La réponse n’est donc pas définitive, mais elle est diamétralement opposée aux allégations de notre internaute. Affirmer, comme il le fait, qu’il s’agit d’un acte anti-chrétien relève donc — et jusqu’à preuve du contraire — de la fabulation.
Intéressons-nous désormais aux chiffres avancés dans le post Instagram. Chaque année, les services statistiques du ministère de l’Intérieur partagent le nombre d’atteintes à caractère raciste, xénophobe ou antireligieux recensés l’année précédente. En 2023, ont ainsi été comptabilisés “près de 15 000 infractions à caractère raciste, xénophobe ou antireligieux sur l’ensemble du territoire français : 8 500 crimes ou délits et 6 400 contraventions”.
Le rapport de cette année ne rentre pas dans les détails concernant chacune des communautés religieuses, mais la porte-parole de la Place Beauvau, Camille Chaize, a communiqué sur les “atteintes anti-chrétiennes” le 26 mars 2024 aux micros de Radio chrétienne francophone. “En 2023, on a des chiffres sur des actes anti-chrétiens. Il y en a eu un peu moins de 1 000, et à 90 % ce sont des atteintes contre les biens : les cimetières, les églises. Mais il y a quand même 10 % de ces 1 000 atteintes, soit un peu moins d’une centaine, qui ont une réalité à l’encontre des personnes. Donc des atteintes aux personnes ou des insultes contre les personnes.”
Le chiffre avancé par notre internaute semble donc s’approcher de la réalité. Mais qu’en est-il de sa conclusion ? Les actes anti-chrétiens ont-elles une occurrence plus grande que celles des actes islamophobes et antisémites ?
Pas plus d’actes anti-chrétiens qu’antisémites
Difficile de répondre à cette question. Malgré nos efforts, nous n’avons trouvé aucun rapport détaillant le nombre d’actes antireligieux selon la confession des victimes.
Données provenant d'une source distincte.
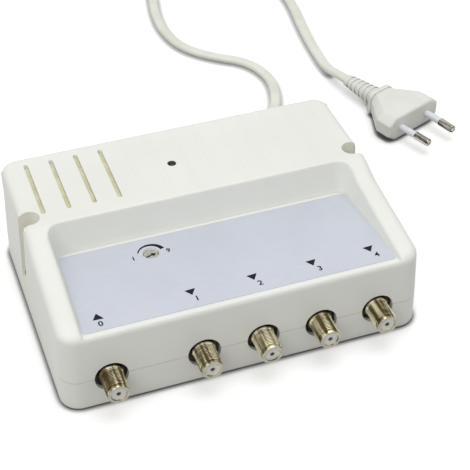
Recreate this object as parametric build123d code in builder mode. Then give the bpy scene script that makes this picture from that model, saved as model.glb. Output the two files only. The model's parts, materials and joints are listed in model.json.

Seules données disponibles, les déclarations des personnalités publiques.
Concernant les actes antisémites, le Service de protection de la communauté Juive, en collaboration avec les services du ministère de l’Intérieur, a communiqué le nombre d’actes antisémites comptabilisés en 2023. Il s’élève à 1 676, le nombre ayant été multiplié par plus de trois comparées à 2022. Du côté des actes islamophobes, c’est le ministre de l’Intérieur, Gérald Darmanin qui s’était exprimé sur le sujet, lors de son discours pour le lancement du 2ᵉ Forum de l’Islam de France (FORIF), le 26 février 2024. Il relatait 242 faits anti-musulmans en 2023, également en augmentation cette année, sans préciser s’il s’agit plutôt d’atteintes aux personnes ou aux biens.
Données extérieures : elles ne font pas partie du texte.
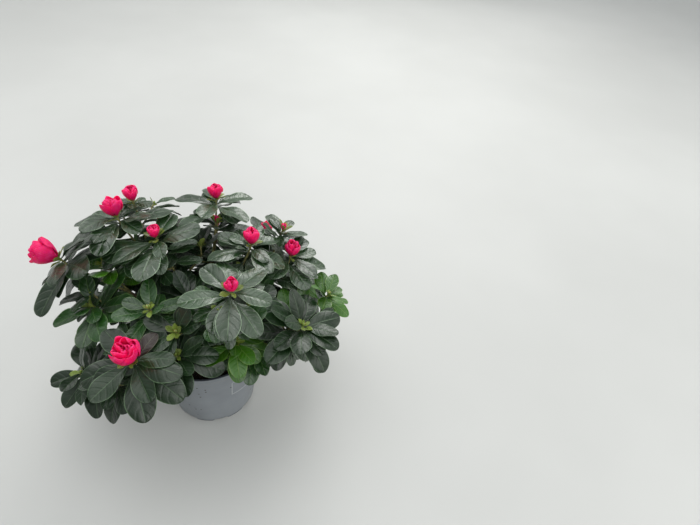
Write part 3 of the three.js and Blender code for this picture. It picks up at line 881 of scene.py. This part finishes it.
# the rows run closer together towards the tip, where the outline turns in
def leafRows():
    w = np.linspace(0, 1, leafLook["rows"])[:-1]
    bladeRows = blade["petiole"] + (1 - blade["petiole"]) * (1 - (1 - w) ** 1.5)
    return np.concatenate([[0, blade["petiole"] * 0.5], bladeRows])


# the upper skin, the under skin on fewer columns, one point at the tip, and a face over the foot
def leafFaces(rows, columns, under):
    def top(r, c):
        return r * columns + c

    edges = [0] + [rows * columns + k for k in range(len(under))] + [columns - 1]

    def low(r, k):
        if k in (0, len(edges) - 1):
            return top(r, edges[k])
        return rows * columns + r * len(under) + k - 1

    tip = rows * (columns + len(under))
    faces = []
    slots = []
    for r in range(rows - 1):
        faces += [(top(r, c), top(r, c + 1), top(r + 1, c + 1), top(r + 1, c)) for c in range(columns - 1)]
        slots += [0] * (columns - 1)
        faces += [(low(r, k), low(r + 1, k), low(r + 1, k + 1), low(r, k + 1)) for k in range(len(edges) - 1)]
        slots += [1] * (len(edges) - 1)
    last = rows - 1
    faces += [(top(last, c), top(last, c + 1), tip) for c in range(columns - 1)]
    slots += [0] * (columns - 1)
    faces += [(low(last, k), tip, low(last, k + 1)) for k in range(len(edges) - 1)]
    slots += [1] * (len(edges) - 1)
    foot = [top(0, c) for c in range(columns - 1, -1, -1)]
    faces.append(foot + [low(0, k) for k in range(1, len(edges) - 1)])
    slots.append(1)
    return faces, slots


def leafPoints(leaf, rows, columns, under, shade, puff, random):
    s, t = np.meshgrid(rows, columns, indexing="ij")
    along = np.clip((s - blade["petiole"]) / (1 - blade["petiole"]), 0, 1)
    out = np.abs(t)
    size = leaf.length / leafLook["usualLength"]
    # the same veins as the skin's, with the skin puffed up between them
    phase = along * mix(*leafLook["veins"], shade * shade * (3 - 2 * shade))
    phase = phase - out ** leafLook["veinCurve"] * leafLook["veinSlant"]
    phase = phase + leafLook["veinShift"] * (t > 0) + 0.25
    quilt = (0.5 - 0.5 * np.cos(2 * np.pi * phase)) ** 0.7 * (1 - out**3) * np.minimum(1, out / 0.14)
    camber = mix(*leafLook["camber"], random()) * size
    start = random()
    ripple = np.sin(2 * np.pi * (along * 1.6 + start + 0.37 * (t > 0))) * out**2.5
    # no two puffs are alike, and each falls and rises again on its way to the margin
    uneven = 0.7 + 0.3 * np.sin(2.4 * np.floor(phase) + 4 * out + 6 * start)
    lift = puff * mix(*leafLook["puffStray"], random()) * size * quilt * uneven
    lift = lift + camber * (1 - t * t) * np.sin(np.pi * along)
    lift = lift - leafLook["groove"] * size * np.exp(-((t / 0.11) ** 2)) + leafLook["ripple"] * size * ripple
    # flat where the blade begins
    lift = lift * np.minimum(1, along / 0.12)
    # the drawn leaf is a little rounder at its tip than the growth rule's
    rounder = (leafLook["tipFullness"] - blade["fullness"]) / blade["fullness"]
    wider = np.maximum(0.05, bladeHalf(s)) ** (rounder * np.clip((along - 0.6) / 0.3, 0, 1))
    face = leaf.frames(s)[1]
    blades = leaf.at(s, t * wider) + face * lift[..., None]
    keel = leafLook["thickness"] + leafLook["keel"] * size * (1 - along) ** 1.3 * (out < 0.05)
    below = (blades - face * keel[..., None])[:, under]
    ridge = blades[:, len(columns) // 2]
    tip = ridge[-1] + (ridge[-1] - ridge[-3]) * 0.3
    points = np.concatenate([blades.reshape(-1, 3), below.reshape(-1, 3), [tip]])
    uv = np.stack([s, 0.5 + 0.5 * t], -1)
    uv = np.concatenate([uv.reshape(-1, 2), uv[:, under].reshape(-1, 2), [[1, 0.5]]])
    return points, uv


def leafPieces(tone, leaves, materials, random):
    rows, columns, under = leafRows(), leafLook["columns"], leafLook["under"]
    puff = leafLook["quilt"][tone]
    if tone == "young":
        rows = rows[np.linspace(0, len(rows) - 1, 8).astype(int)]
    template, kinds = leafFaces(len(rows), len(columns), under)
    pieces = []
    for first in range(0, len(leaves), leafLook["mostLeaves"]):
        group = leaves[first : first + leafLook["mostLeaves"]]
        points, uvs, faces, slots, shades = [], [], [], [], []
        for k, leaf in enumerate(group):
            shade = random()
            p, uv = leafPoints(leaf, rows, columns, under, shade, puff, random)
            faces += [[v + k * len(p) for v in face] for face in template]
            slots += kinds
            points.append(p)
            uvs.append(uv)
            shades.append(np.full(len(p), shade))
        name = f"leaves_{tone}_{len(pieces) + 1}"
        pieces.append(meshObject(name, np.concatenate(points), faces, np.concatenate(uvs), slots,
                                 np.concatenate(shades), materials, leafLook["sharpFrom"]))
    return pieces


def leafTones(random):
    sprays = {tone: [] for tone in leafLook["tones"]}
    for shoot in shoots + sideShoots:
        others = leafLook["sideTones" if shoot["key"] == "side" else "otherTones"]
        tone = leafLook["toneOf"].get(shoot["key"]) or others[int(random() * len(others))]
        leaves = list(shoot["leaves"])
        if shoot["key"] == "front 1":
            bronze = leaves.pop(leafLook["bronzeLeaf"])
            bronze.length *= leafLook["bronzeLength"]
            sprays["bronze"].append(bronze)
        sprays[tone] += leaves
    return sprays


youngLook = {
    "leaves": {"twig": 5, "side": 3},
    "share": {"twig": 1, "side": 0.7},
    "tilt": (28, 58),
    "bloomTilt": 12,
    "length": (7, 15),
    "down": (0, 4),
    "sag": (8, 24),
    "fold": (4, 22),
    "roll": 0.5,
    "spinStray": 40,
}


# small upright leaves round each bud, and short bracts at the foot of each bloom
def youngLeaves(random):
    young = []
    for shoot in shoots + sideShoots:
        axis = shoot["axis"]
        kind = "side" if shoot["key"] == "side" else "twig"
        lean = youngLook["bloomTilt"] if shoot["bloom"] > whorl["opensFrom"] else 0
        for i in range(youngLook["leaves"][kind]):
            spin = i * whorl["golden"] + random() * youngLook["spinStray"]
            heading = swing(axis, mix(*youngLook["tilt"], random()) + lean, spin)
            length = mix(*youngLook["length"], random()) * youngLook["share"][kind]
            root = shoot["tip"] - axis * mix(*youngLook["down"], random())
            sag, fold = mix(*youngLook["sag"], random()), mix(*youngLook["fold"], random())
            young.append(Leaf(root, heading, axis, sag, length, fold, youngLook["roll"]))
    return young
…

Il est donc erroné de dire que les actes anti-chrétiens sont plus nombreux que ceux antisémites, bien qu’ils semblent plus fréquents que les actes islamophobes.
Des chiffres à prendre avec des pincettes
Pour autant, ces chiffres sont à prendre avec des pincettes. Ils ne représentent pas la réalité des atteintes aux personnes et aux biens et sont très probablement largement sous-estimés.
Comme nous l’avons déjà raconté, les chiffres issus du ministère de l’Intérieur comportent une limite de taille : ils n’enregistrent que les infractions connues par les forces de sécurité. Il y a donc des actes antireligieux qui passent sous les radars des bilans du ministère.
Quoi qu’il en soit, il est certain que notre internaute a tiré des conclusions trop hâtives, pour qui prend le temps de vérifier assidûment les sources et les informations.